Print the whole listing exactly.

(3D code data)
>>>>>

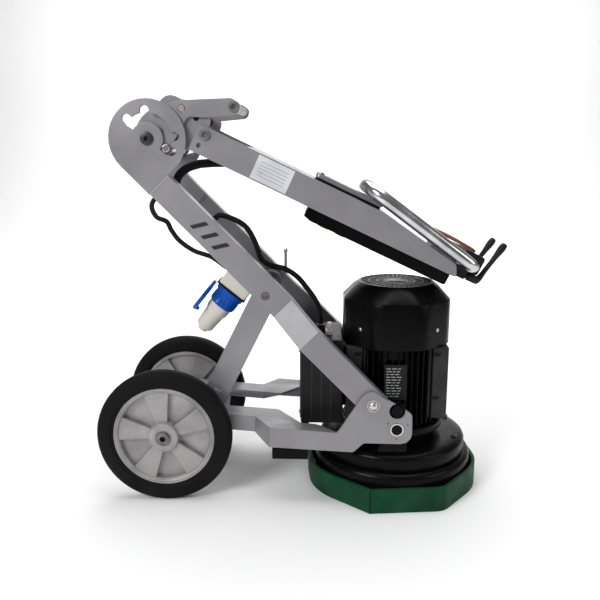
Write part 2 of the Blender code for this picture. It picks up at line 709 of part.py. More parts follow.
def motor():
    """Finned housing between the dish and the cowl, with a flange foot."""
    low, high = MOTOR_Z
    foot = DISH_Z[1] + GAP
    body = turned("motor", [(0.0, high), (MOTOR_R, high), (MOTOR_R, low + 0.004), (0.098, low + 0.004),
                            (0.098, low - 0.010), (0.086, low - 0.010), (0.086, foot), (0.0, foot)],
                  32, on_head(0, 0, 0), BLACK)
    loop = []
    count = 24
    for i in range(count):
        for offset, radius in ((-2.2, MOTOR_R - 0.004), (-1.9, FIN_R), (1.9, FIN_R), (2.2, MOTOR_R - 0.004)):
            angle = math.radians(i * 360 / count + offset)
            loop.append((HEAD_X + radius * math.cos(angle), radius * math.sin(angle)))
    fins = plan_plate("motor_fins", [loop], low + 0.010, high - 0.00002, smooth=False)
    boolean(body, fins, "UNION")
    for sign_x, sign_y in ((-1, -1), (-1, 1), (1, -1), (1, 1)):
        ends = sorted((HEAD_X + sign_x * PAD_X[0], HEAD_X + sign_x * PAD_X[1]))
        sides = sorted((sign_y * PAD_Y[0], sign_y * PAD_Y[1]))
        pad = box(f"motor_pad_{sign_x}_{sign_y}", (ends[0], sides[0], low + 0.016),
                  (ends[1], sides[1], high - 0.0015))
        boolean(body, pad, "UNION")
        hang(pad, head_tilt)
        for level in PAD_HOLES_Z:
            face = sign_y * PAD_Y[1]
            span = sorted((face - sign_y * 0.010, face + sign_y * 0.010))
            slot = box(f"pad_slot_{sign_x}_{sign_y}_{level}",
                       (HEAD_X + sign_x * 0.071 - 0.0055, span[0], level - 0.003),
                       (HEAD_X + sign_x * 0.071 + 0.0055, span[1], level + 0.003))
            boolean(body, slot)
            hang(slot, head_tilt)
    hang(body, head_tilt)
    hang(fins, head_tilt)


def cowl():
    """Fan cover: an octagon with soft corners, tapering to a round grille on top."""
    low, shoulder, top = COWL_Z
    flat = COWL_R
    corner = flat / math.cos(math.pi / 8) - 0.0035
    shell = bmesh.new()

    def ring(radius_flat, radius_corner, z):
        verts = []
        for i in range(16):
            angle = (i + 0.5) * math.pi / 8 - math.pi / 16
            radius = radius_flat if i % 2 == 0 else radius_corner
            verts.append(shell.verts.new((HEAD_X + radius * math.cos(angle), radius * math.sin(angle), z)))
        return verts

    wall = 0.0035
    under = shoulder - 0.012
    rings = [ring(flat - wall, corner - wall, low), ring(flat, corner, low), ring(flat, corner, shoulder),
             ring(COWL_TOP_R + 0.002, COWL_TOP_R + 0.002, top - 0.003),
             ring(COWL_TOP_R - 0.002, COWL_TOP_R - 0.002, top)]
    inner = ring(flat - wall, corner - wall, under)
    for one, two in zip(rings, rings[1:]):
        for a, b, c, d in zip(one, one[1:] + one[:1], two[1:] + two[:1], two):
            shell.faces.new((a, b, c, d))
    for a, b, c, d in zip(inner, inner[1:] + inner[:1], rings[0][1:] + rings[0][:1], rings[0]):
        shell.faces.new((a, b, c, d))
    shell.faces.new(rings[-1])
    shell.faces.new(inner[::-1])
    bmesh.ops.recalc_face_normals(shell, faces=shell.faces)
    mesh = bpy.data.meshes.new("cowl")
    shell.to_mesh(mesh)
    shell.free()
    cover = keep("cowl", mesh, BLACK)
    slot_half = COWL_TOP_R - 0.010
    for i in range(-4, 5):
        x = HEAD_X + i * 0.0135
        reach = math.sqrt(max(slot_half ** 2 - (i * 0.0135) ** 2, 0.0))
        cut = box(f"grille_slot_{i + 4}", (x - 0.0026, -reach, top - 0.006), (x + 0.0026, reach, top + 0.01))
        boolean(cover, cut)
        hang(cut, head_tilt)
    hang(cover, head_tilt)


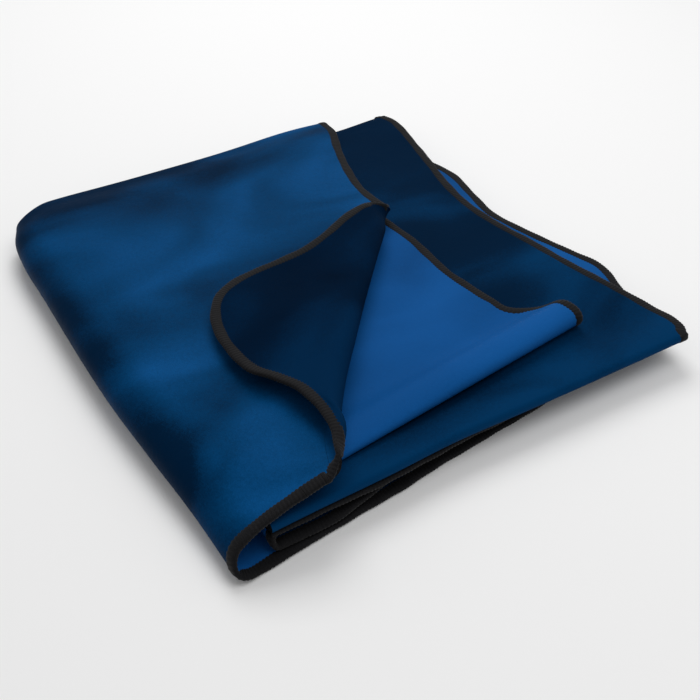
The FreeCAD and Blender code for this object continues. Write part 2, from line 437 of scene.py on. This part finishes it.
face_cloth = pile_material("face_cloth", (0.004, 0.052, 0.18), (0.0055, 0.072, 0.25),
                           (0.0075, 0.09, 0.31), 0.04, 0.5)
shaded_cloth = pile_material("shaded_cloth", (0.0003, 0.011, 0.035), (0.0008, 0.041, 0.127),
                             (0.004, 0.08, 0.255), 0.03, 0.5,
                             [((-0.6, 1), 0.1, 0.165, -0.19), ((-1, -0.04), 0.138, 0.158, -0.21),
                              ((-1, 0), 0.08, 0.12, 0.08), ((0, -1), 0.06, 0.12, -0.07)])
reverse_cloth = pile_material("reverse_cloth", (0.0002, 0.0042, 0.0145), (0.0003, 0.0075, 0.025),
                              (0.0006, 0.018, 0.058), 0.01, 0.75, [((0, -1), 0.05, 0.12, 0.22)])
deep_cloth = pile_material("deep_cloth", (0.0002, 0.0085, 0.027), (0.0003, 0.011, 0.035),
                           (0.0008, 0.032, 0.1), 0.012, 0.65, [((0, -1), 0.13, 0.168, 0.24)])
thread = thread_material()
foam = foam_material()
CLOTHS = [face_cloth, reverse_cloth, foam, shaded_cloth, deep_cloth]
FACE, REVERSE, SHADED, DEEP = 0, 1, 3, 4

# ---- double sheets --------------------------------------------------------------------


def double_sheet(outer, inner):
    """Rows of the outer layer, the bend along the far side, and the inner layer back.

    outer and inner are grids with the same columns; the last row of each is the far one.
    """
    last_outer, last_inner = outer[-1], inner[-1]
    centre, arm = (last_outer + last_inner) / 2, (last_outer - last_inner) / 2
    reach = np.linalg.norm(arm, axis=1, keepdims=True)
    turn = np.linspace(0, math.pi, ARC_STEPS + 2)[1:-1]
    arc = [centre + arm * math.cos(a) + np.array([0, 1, 0]) * reach * math.sin(a) for a in turn]
    return np.concatenate([outer, np.array(arc), inner[::-1]])


def along_path(path, near, far, count):
    """A grid that runs from near to far over a path of (x, z) columns."""
    path = np.asarray(path, float)
    near = np.broadcast_to(near, len(path))
    far = np.broadcast_to(far, len(path))
    share = np.linspace(0, 1, count)[:, None]
    grid = np.zeros((count, len(path), 3))
    grid[..., 0] = path[None, :, 0]
    grid[..., 1] = near + (far - near) * share
    grid[..., 2] = path[None, :, 1]
    return grid


def half_turn(x, outward, low, high, count):
    """Points of a bend from the lower height to the higher, bulging outward in x."""
    middle, radius = (low + high) / 2, (high - low) / 2
    turn = np.linspace(-math.pi / 2, math.pi / 2, count)
    return [(x + outward * radius * math.cos(a), middle + radius * math.sin(a)) for a in turn]


def row_length(grid, row):
    """The length of one row, in metres."""
    return float(np.linalg.norm(np.diff(grid[row], axis=0), axis=1).sum()) * MM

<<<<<

• _Solution_:
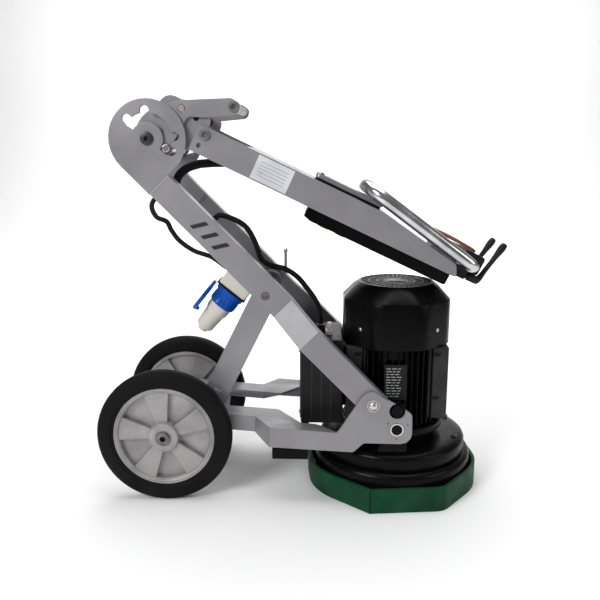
Write part 2 of the Blender code for this picture. It picks up at line 709 of part.py. More parts follow.
def motor():
    """Finned housing between the dish and the cowl, with a flange foot."""
    low, high = MOTOR_Z
    foot = DISH_Z[1] + GAP
    body = turned("motor", [(0.0, high), (MOTOR_R, high), (MOTOR_R, low + 0.004), (0.098, low + 0.004),
                            (0.098, low - 0.010), (0.086, low - 0.010), (0.086, foot), (0.0, foot)],
                  32, on_head(0, 0, 0), BLACK)
    loop = []
    count = 24
    for i in range(count):
        for offset, radius in ((-2.2, MOTOR_R - 0.004), (-1.9, FIN_R), (1.9, FIN_R), (2.2, MOTOR_R - 0.004)):
            angle = math.radians(i * 360 / count + offset)
            loop.append((HEAD_X + radius * math.cos(angle), radius * math.sin(angle)))
    fins = plan_plate("motor_fins", [loop], low + 0.010, high - 0.00002, smooth=False)
    boolean(body, fins, "UNION")
    for sign_x, sign_y in ((-1, -1), (-1, 1), (1, -1), (1, 1)):
        ends = sorted((HEAD_X + sign_x * PAD_X[0], HEAD_X + sign_x * PAD_X[1]))
        sides = sorted((sign_y * PAD_Y[0], sign_y * PAD_Y[1]))
        pad = box(f"motor_pad_{sign_x}_{sign_y}", (ends[0], sides[0], low + 0.016),
                  (ends[1], sides[1], high - 0.0015))
        boolean(body, pad, "UNION")
        hang(pad, head_tilt)
        for level in PAD_HOLES_Z:
            face = sign_y * PAD_Y[1]
            span = sorted((face - sign_y * 0.010, face + sign_y * 0.010))
            slot = box(f"pad_slot_{sign_x}_{sign_y}_{level}",
                       (HEAD_X + sign_x * 0.071 - 0.0055, span[0], level - 0.003),
                       (HEAD_X + sign_x * 0.071 + 0.0055, span[1], level + 0.003))
            boolean(body, slot)
            hang(slot, head_tilt)
    hang(body, head_tilt)
    hang(fins, head_tilt)


def cowl():
    """Fan cover: an octagon with soft corners, tapering to a round grille on top."""
    low, shoulder, top = COWL_Z
    flat = COWL_R
    corner = flat / math.cos(math.pi / 8) - 0.0035
    shell = bmesh.new()

    def ring(radius_flat, radius_corner, z):
        verts = []
        for i in range(16):
            angle = (i + 0.5) * math.pi / 8 - math.pi / 16
            radius = radius_flat if i % 2 == 0 else radius_corner
            verts.append(shell.verts.new((HEAD_X + radius * math.cos(angle), radius * math.sin(angle), z)))
        return verts

    wall = 0.0035
    under = shoulder - 0.012
    rings = [ring(flat - wall, corner - wall, low), ring(flat, corner, low), ring(flat, corner, shoulder),
             ring(COWL_TOP_R + 0.002, COWL_TOP_R + 0.002, top - 0.003),
             ring(COWL_TOP_R - 0.002, COWL_TOP_R - 0.002, top)]
    inner = ring(flat - wall, corner - wall, under)
    for one, two in zip(rings, rings[1:]):
        for a, b, c, d in zip(one, one[1:] + one[:1], two[1:] + two[:1], two):
            shell.faces.new((a, b, c, d))
    for a, b, c, d in zip(inner, inner[1:] + inner[:1], rings[0][1:] + rings[0][:1], rings[0]):
        shell.faces.new((a, b, c, d))
    shell.faces.new(rings[-1])
    shell.faces.new(inner[::-1])
    bmesh.ops.recalc_face_normals(shell, faces=shell.faces)
    mesh = bpy.data.meshes.new("cowl")
    shell.to_mesh(mesh)
    shell.free()
    cover = keep("cowl", mesh, BLACK)
    slot_half = COWL_TOP_R - 0.010
    for i in range(-4, 5):
        x = HEAD_X + i * 0.0135
        reach = math.sqrt(max(slot_half ** 2 - (i * 0.0135) ** 2, 0.0))
        cut = box(f"grille_slot_{i + 4}", (x - 0.0026, -reach, top - 0.006), (x + 0.0026, reach, top + 0.01))
        boolean(cover, cut)
        hang(cut, head_tilt)
    hang(cover, head_tilt)


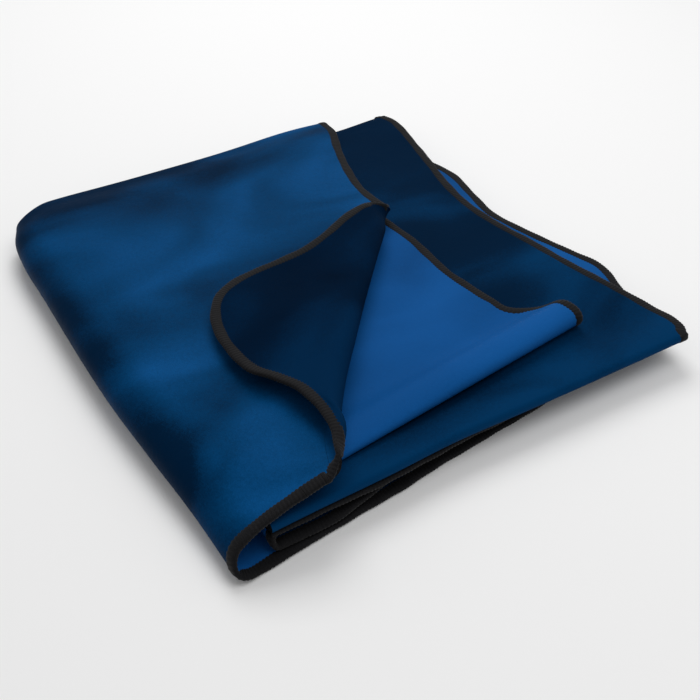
The FreeCAD and Blender code for this object continues. Write part 2, from line 437 of scene.py on. This part finishes it.
face_cloth = pile_material("face_cloth", (0.004, 0.052, 0.18), (0.0055, 0.072, 0.25),
                           (0.0075, 0.09, 0.31), 0.04, 0.5)
shaded_cloth = pile_material("shaded_cloth", (0.0003, 0.011, 0.035), (0.0008, 0.041, 0.127),
                             (0.004, 0.08, 0.255), 0.03, 0.5,
                             [((-0.6, 1), 0.1, 0.165, -0.19), ((-1, -0.04), 0.138, 0.158, -0.21),
                              ((-1, 0), 0.08, 0.12, 0.08), ((0, -1), 0.06, 0.12, -0.07)])
reverse_cloth = pile_material("reverse_cloth", (0.0002, 0.0042, 0.0145), (0.0003, 0.0075, 0.025),
                              (0.0006, 0.018, 0.058), 0.01, 0.75, [((0, -1), 0.05, 0.12, 0.22)])
deep_cloth = pile_material("deep_cloth", (0.0002, 0.0085, 0.027), (0.0003, 0.011, 0.035),
                           (0.0008, 0.032, 0.1), 0.012, 0.65, [((0, -1), 0.13, 0.168, 0.24)])
thread = thread_material()
foam = foam_material()
CLOTHS = [face_cloth, reverse_cloth, foam, shaded_cloth, deep_cloth]
FACE, REVERSE, SHADED, DEEP = 0, 1, 3, 4

# ---- double sheets --------------------------------------------------------------------


def double_sheet(outer, inner):
    """Rows of the outer layer, the bend along the far side, and the inner layer back.

    outer and inner are grids with the same columns; the last row of each is the far one.
    """
    last_outer, last_inner = outer[-1], inner[-1]
    centre, arm = (last_outer + last_inner) / 2, (last_outer - last_inner) / 2
    reach = np.linalg.norm(arm, axis=1, keepdims=True)
    turn = np.linspace(0, math.pi, ARC_STEPS + 2)[1:-1]
    arc = [centre + arm * math.cos(a) + np.array([0, 1, 0]) * reach * math.sin(a) for a in turn]
    return np.concatenate([outer, np.array(arc), inner[::-1]])


def along_path(path, near, far, count):
    """A grid that runs from near to far over a path of (x, z) columns."""
    path = np.asarray(path, float)
    near = np.broadcast_to(near, len(path))
    far = np.broadcast_to(far, len(path))
    share = np.linspace(0, 1, count)[:, None]
    grid = np.zeros((count, len(path), 3))
    grid[..., 0] = path[None, :, 0]
    grid[..., 1] = near + (far - near) * share
    grid[..., 2] = path[None, :, 1]
    return grid


def half_turn(x, outward, low, high, count):
    """Points of a bend from the lower height to the higher, bulging outward in x."""
    middle, radius = (low + high) / 2, (high - low) / 2
    turn = np.linspace(-math.pi / 2, math.pi / 2, count)
    return [(x + outward * radius * math.cos(a), middle + radius * math.sin(a)) for a in turn]


def row_length(grid, row):
    """The length of one row, in metres."""
    return float(np.linalg.norm(np.diff(grid[row], axis=0), axis=1).sum()) * MM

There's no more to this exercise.